Y’all!!! This cake! OMG, it’s so moist and delicious.
Ya’ know I am not really into baking desserts but this Hummingbird Cake is my new favorite sweet treat.
My mama gave me this recipe about fifteen years ago.
Yes, my mama the professional baker.
My mama is always giving me her recipes because she knows I’ll preserve them and eventually use them.
Well, this cake right here! I took my mama’s recipe and I turned it into my recipe.
My mama’s recipe didn’t call for pudding in the cake.
But I know from my limited unprofessional baking experience that pudding in the cake is always a winner!
A little instant pudding is a moisture builder in my book.
Not only did I add pudding in the mixture I totally changed my mama’s frosting recipe.
Why settle for boring frosting, sorry mama!
When you can have frosting with a little toasted coconut, extra pecans, and why not throw in some crushed pineapples too?
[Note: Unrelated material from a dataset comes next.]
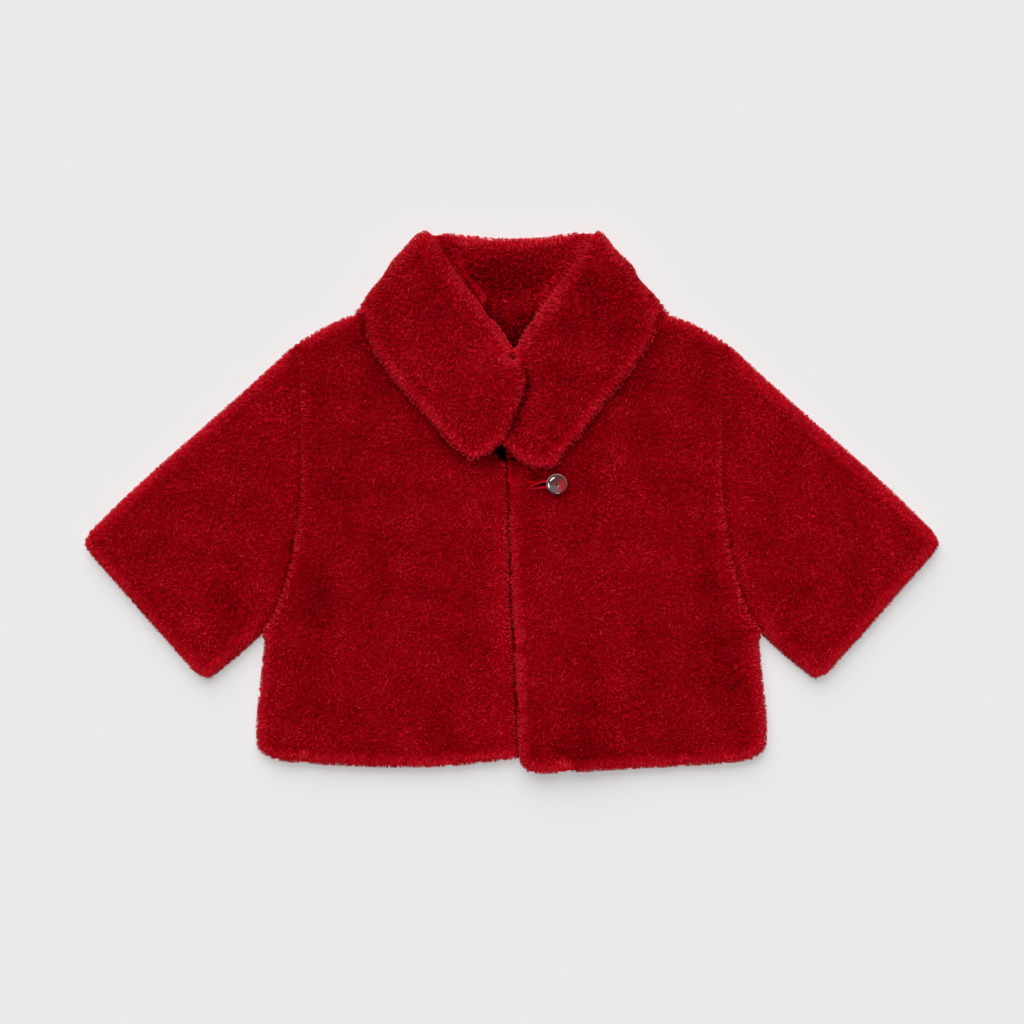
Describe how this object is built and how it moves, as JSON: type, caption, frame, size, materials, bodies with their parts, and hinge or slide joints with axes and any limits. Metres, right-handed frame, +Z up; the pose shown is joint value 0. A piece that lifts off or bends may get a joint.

I know my mama’s gonna get me for changing her recipe.
She should be use to it by now.
I previously changed her smothered okra recipe and after she tasted it she now calls me for my version.
My mama’s version included tomatoes which is fine. But why use plain tomatoes when God gave us salsa?
My mama stuck her nose in the air at me when I said I use salsa instead of plain tomatoes!
Once she tasted it she was a believer just like she’ll be a believer about this new version of her cake I made.
Let’s get back to this cake.
First, the cake is made with bananas, pineapple, eggs, and lots of pecans.
I love pecans so I didn’t skimp on the nuts.
Also a little cinnamon and of course vanilla extract.
Mix our dry ingredients up which is flour, baking soda, a little pudding mix, plus cinnamon, sugar, and salt.
Add the wet ingredients which are slightly beaten eggs, pineapple, and mashed bananas.
Don’t forget to add the vanilla.
Lastly, fold in the pecans and bake the cakes for about 25-35 minutes depending on your oven.
Once the cakes are completely cooled it’s time to frost them.
Now, I chose to frost the middle and top of the cake only because I thought the color was too beautiful to hide.
You can frost the whole cake and coat the sides with extra nuts if desired.
Also, make your frosting a little thicker if desired by adding extra confectioners sugar and omit the milk.
Play with the frosting until you get the desired thickness of your liking.
Enjoy!
Hummingbird Cake
3 cups flour, all purpose
2 cups bananas, mashed
1 1/2 cup pecans, finely chopped
1 8oz. can of pineapples, crushed, undrained
1 cup brown sugar
1 cup white sugar, granulated
1/2 cup vanilla jell-o pudding, instant
3/4 vegetable oil
3 eggs, slightly beaten
2 teaspoons vanilla extract
1 1/2 teaspoon cinnamon
1 teaspoon baking soda
1/2 teaspoon salt
For the Frosting:
12 oz package cream cheese, room temperature
1 stick butter, room temperature
4 cups confectioners sugar
1 cup pecans, chopped finely
1 cup toasted coconut
1/2 cup pineapple, crushed
1 teaspoon vanilla extract
milk to thin
Directions:
Preheat oven to 350 degrees.
Grease and flour 2 (9 inch) cake pans.
In a mixing bowl combine the flour, sugars, cinnamon, salt, pudding, and baking soda. Mix well
Add the pineapple, bananas, eggs, oil, and vanilla. Mix well, don’t over mix.
Fold in the pecans.
Divide the batter among the cake pans. Tape the pans on the counter to remove any air bubbles.
Bake at 350 degrees for 25-35 minutes. The cakes should be nicely browned.
Stick a skewer into the center of the cake to check for doneness. It should come out clean.
Cool the cakes in the pan for about 10 minutes. Remove from pans onto a wire rack and allow to cool completely.
To Prepare the frosting:
Toast coconut in a dry pan over medium heat. Once the edges start to brown, remove from heat, stirring constantly until the coconut is toasted.
Place on a clean plate and allow to cool completely.
In a medium bowl add cream cheese and butter, beat well.
Add sugar, vanilla, and 1/2 cup crushed pineapple. Add a little milk if needed, about 1 tablespoon to start.
Fold in the pecans.
Place bottom cake on cake pan, frost. Top with second layer and frost.
Garnish with extra pecans if desired.